Thoughts as we head to Spa

It seems like an age ago that there was an F1 weekend, and this year the races have come and gone thick and fast while having to compete for headlines with the Olympics and the European Championships. Truth be told, the recent break at times, has felt far too long. But, there is a positive, it has given me reason to pause and contemplate something I believe a lot of of us F1 had taken for granted, that we are in the middle of what could potentially be a magical year.

Who would have thought in March that Fernando Alonso would be sat on top of the championship come the half-way point? What odds would you have given for there being 7 different winners in the first half of the year, with the promise of maybe more to add to that list? And as we turn in to the final 7 races of the series there are at least 5 drivers who have a possibility of the title.

There are 7 more rounds to go, 2 more in Europe before the long haul races wrap up the season. Writing this sounds like we are in to the final throws of the championship, but in reality that’s nearly 3 months away so much is yet to happen.

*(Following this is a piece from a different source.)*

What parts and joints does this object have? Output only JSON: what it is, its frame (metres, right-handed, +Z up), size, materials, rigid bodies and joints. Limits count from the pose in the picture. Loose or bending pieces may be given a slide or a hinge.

What the title contenders must do is leap-frog Ferrari and in particular the amazing Fernando Alonso. The contenders have to as a group, force Alonso off the top 3 places in the majority of the races to come. To use a cycling analogy: they have to form a high speed leading peloton that puts Alonso out of contention for the big points, and that must start this weekend in Belgium.

Lotus will be bringing their DDRS, McLaren will be hoping that Lewis Hamilton’s return to form in the Hungarian Grand Prix is there to stay for the remaining 8 races and Red Bull with the super team of Vettel-Webber-Newey will be able to find consistent race pace to put them back at the front.

So many questions left to be answered, so many more thrills and spills, incidents and accidents before we crown surely the most deserving world champion in what has been a golden era of F1.

Thank you summer break, for rekindling my love of F1 again!